[Start of RECORDS PROVIDED]
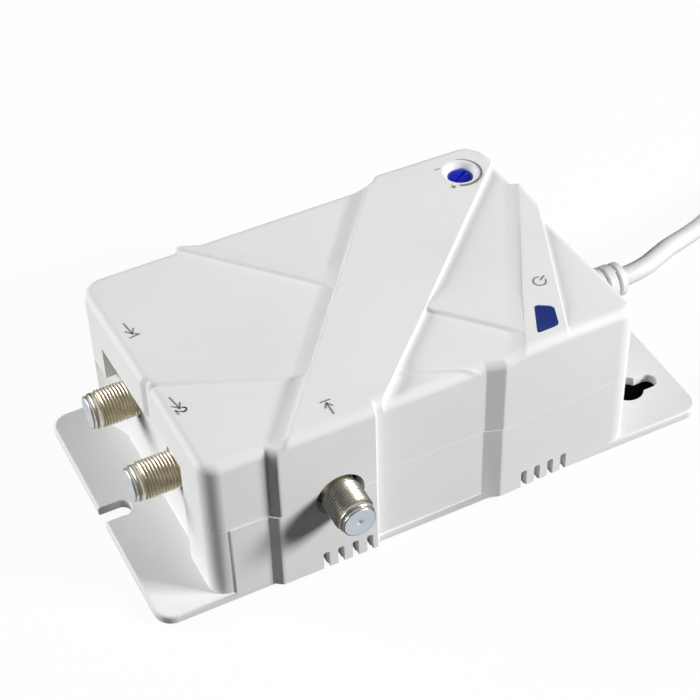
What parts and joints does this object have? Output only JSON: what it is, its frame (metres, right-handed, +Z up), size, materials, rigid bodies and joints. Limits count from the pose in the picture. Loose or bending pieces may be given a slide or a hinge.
[End of RECORDS PROVIDED]
[Start of RECORDS PROVIDED]
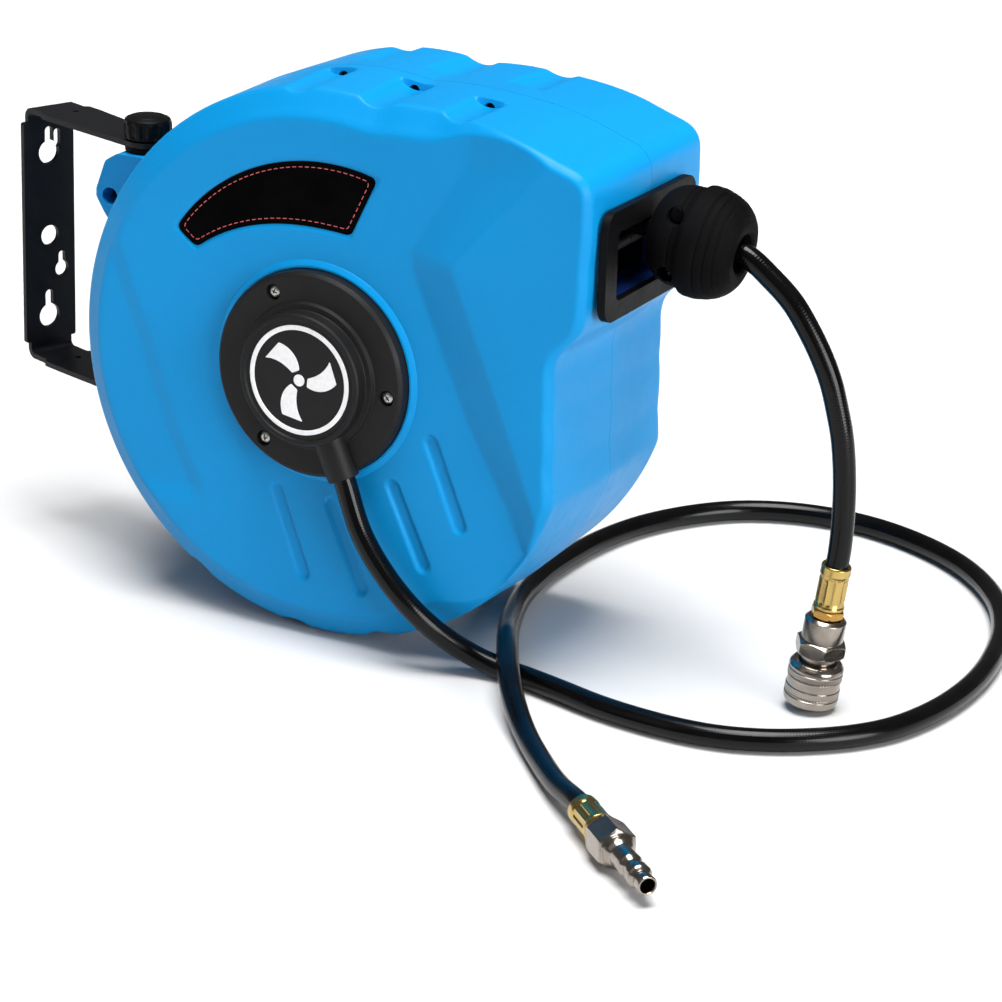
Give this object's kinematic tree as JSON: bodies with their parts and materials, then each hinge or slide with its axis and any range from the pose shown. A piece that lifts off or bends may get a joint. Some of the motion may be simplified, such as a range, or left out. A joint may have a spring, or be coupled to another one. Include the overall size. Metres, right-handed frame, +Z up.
[End of RECORDS PROVIDED]
[Start of RECORDS PROVIDED]
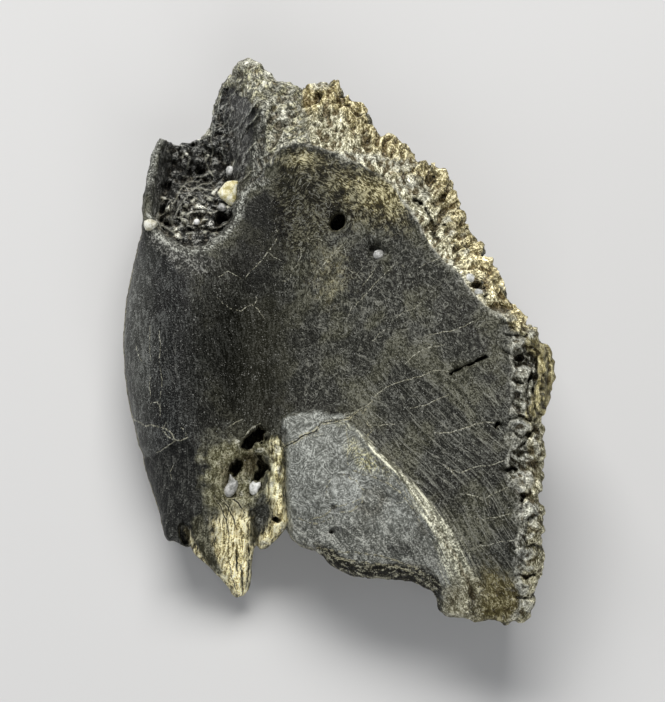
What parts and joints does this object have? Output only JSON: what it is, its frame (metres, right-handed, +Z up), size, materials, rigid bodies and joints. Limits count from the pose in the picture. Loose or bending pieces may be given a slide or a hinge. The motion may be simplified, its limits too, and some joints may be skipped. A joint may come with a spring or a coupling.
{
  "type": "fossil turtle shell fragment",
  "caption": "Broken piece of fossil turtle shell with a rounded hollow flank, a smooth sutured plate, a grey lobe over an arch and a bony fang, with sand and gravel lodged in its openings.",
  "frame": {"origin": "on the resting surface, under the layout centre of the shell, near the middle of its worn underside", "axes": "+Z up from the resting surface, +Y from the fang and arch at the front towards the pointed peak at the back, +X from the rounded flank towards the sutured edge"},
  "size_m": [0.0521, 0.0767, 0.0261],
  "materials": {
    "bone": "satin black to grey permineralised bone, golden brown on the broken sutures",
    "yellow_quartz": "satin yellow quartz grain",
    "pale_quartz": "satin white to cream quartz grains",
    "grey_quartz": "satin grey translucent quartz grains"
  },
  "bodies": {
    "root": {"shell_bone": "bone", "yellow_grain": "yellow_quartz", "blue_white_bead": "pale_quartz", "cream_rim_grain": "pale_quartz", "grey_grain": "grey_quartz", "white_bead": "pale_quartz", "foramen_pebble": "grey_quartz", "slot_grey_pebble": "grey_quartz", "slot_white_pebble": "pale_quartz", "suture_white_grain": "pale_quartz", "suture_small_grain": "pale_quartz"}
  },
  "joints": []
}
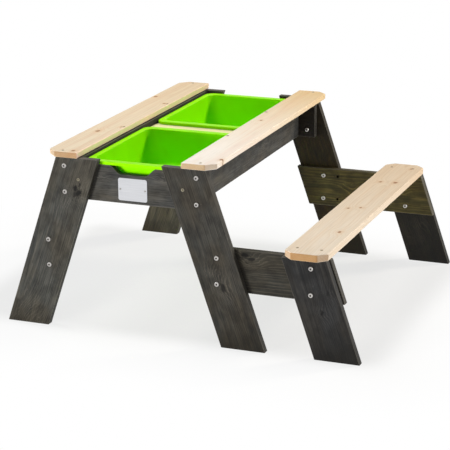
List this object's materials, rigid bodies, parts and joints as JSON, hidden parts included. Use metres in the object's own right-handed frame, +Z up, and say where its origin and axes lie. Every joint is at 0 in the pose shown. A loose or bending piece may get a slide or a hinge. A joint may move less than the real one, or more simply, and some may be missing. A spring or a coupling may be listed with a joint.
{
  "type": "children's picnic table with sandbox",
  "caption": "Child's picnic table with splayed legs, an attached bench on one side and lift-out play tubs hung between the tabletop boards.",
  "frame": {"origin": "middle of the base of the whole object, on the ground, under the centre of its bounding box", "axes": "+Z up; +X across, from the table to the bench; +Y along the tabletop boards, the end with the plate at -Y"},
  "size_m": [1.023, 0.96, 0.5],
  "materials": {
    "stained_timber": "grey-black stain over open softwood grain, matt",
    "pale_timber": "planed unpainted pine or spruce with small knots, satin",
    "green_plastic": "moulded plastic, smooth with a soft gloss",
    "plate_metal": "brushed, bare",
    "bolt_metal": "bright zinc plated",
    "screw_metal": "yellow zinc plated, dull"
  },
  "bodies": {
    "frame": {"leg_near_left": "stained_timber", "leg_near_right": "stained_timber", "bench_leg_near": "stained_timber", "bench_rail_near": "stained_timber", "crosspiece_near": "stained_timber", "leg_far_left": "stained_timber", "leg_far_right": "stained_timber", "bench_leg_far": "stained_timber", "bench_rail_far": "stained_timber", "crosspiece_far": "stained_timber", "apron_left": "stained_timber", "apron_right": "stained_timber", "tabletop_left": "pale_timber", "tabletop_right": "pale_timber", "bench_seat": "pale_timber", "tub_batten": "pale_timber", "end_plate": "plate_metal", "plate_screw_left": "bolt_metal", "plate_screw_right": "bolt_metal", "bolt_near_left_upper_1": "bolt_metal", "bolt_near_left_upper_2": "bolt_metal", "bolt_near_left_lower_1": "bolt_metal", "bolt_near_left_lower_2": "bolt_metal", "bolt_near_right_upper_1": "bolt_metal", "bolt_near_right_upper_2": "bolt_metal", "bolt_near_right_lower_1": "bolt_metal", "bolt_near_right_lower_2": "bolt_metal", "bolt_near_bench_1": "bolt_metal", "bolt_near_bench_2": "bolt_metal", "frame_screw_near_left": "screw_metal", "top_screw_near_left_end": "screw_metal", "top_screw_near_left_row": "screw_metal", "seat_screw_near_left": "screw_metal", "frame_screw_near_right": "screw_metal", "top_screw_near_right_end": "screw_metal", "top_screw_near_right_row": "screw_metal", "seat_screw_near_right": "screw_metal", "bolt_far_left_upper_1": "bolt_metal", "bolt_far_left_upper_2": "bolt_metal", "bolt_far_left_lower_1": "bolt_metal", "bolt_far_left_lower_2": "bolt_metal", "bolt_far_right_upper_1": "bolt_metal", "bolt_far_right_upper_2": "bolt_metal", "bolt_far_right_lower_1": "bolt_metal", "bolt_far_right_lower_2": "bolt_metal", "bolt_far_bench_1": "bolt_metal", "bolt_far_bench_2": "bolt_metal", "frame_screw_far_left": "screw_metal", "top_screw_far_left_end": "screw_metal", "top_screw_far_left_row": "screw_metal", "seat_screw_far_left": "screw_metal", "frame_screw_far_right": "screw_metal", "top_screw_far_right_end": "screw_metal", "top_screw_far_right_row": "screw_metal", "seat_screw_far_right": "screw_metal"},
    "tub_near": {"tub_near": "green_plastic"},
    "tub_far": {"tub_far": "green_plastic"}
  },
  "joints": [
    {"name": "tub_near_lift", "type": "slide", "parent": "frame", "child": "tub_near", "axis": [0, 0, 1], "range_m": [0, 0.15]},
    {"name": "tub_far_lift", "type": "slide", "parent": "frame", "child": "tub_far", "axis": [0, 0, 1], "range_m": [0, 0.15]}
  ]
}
[End of RECORDS PROVIDED]
### WHAT THE EXERCISE ASKS
Filter the records above for "pose" and copy every matching line.

### REPLY TO THE EXERCISE
What parts and joints does this object have? Output only JSON: what it is, its frame (metres, right-handed, +Z up), size, materials, rigid bodies and joints. Limits count from the pose in the picture. Loose or bending pieces may be given a slide or a hinge.
Give this object's kinematic tree as JSON: bodies with their parts and materials, then each hinge or slide with its axis and any range from the pose shown. A piece that lifts off or bends may get a joint. Some of the motion may be simplified, such as a range, or left out. A joint may have a spring, or be coupled to another one. Include the overall size. Metres, right-handed frame, +Z up.
What parts and joints does this object have? Output only JSON: what it is, its frame (metres, right-handed, +Z up), size, materials, rigid bodies and joints. Limits count from the pose in the picture. Loose or bending pieces may be given a slide or a hinge. The motion may be simplified, its limits too, and some joints may be skipped. A joint may come with a spring or a coupling.
List this object's materials, rigid bodies, parts and joints as JSON, hidden parts included. Use metres in the object's own right-handed frame, +Z up, and say where its origin and axes lie. Every joint is at 0 in the pose shown. A loose or bending piece may get a slide or a hinge. A joint may move less than the real one, or more simply, and some may be missing. A spring or a coupling may be listed with a joint.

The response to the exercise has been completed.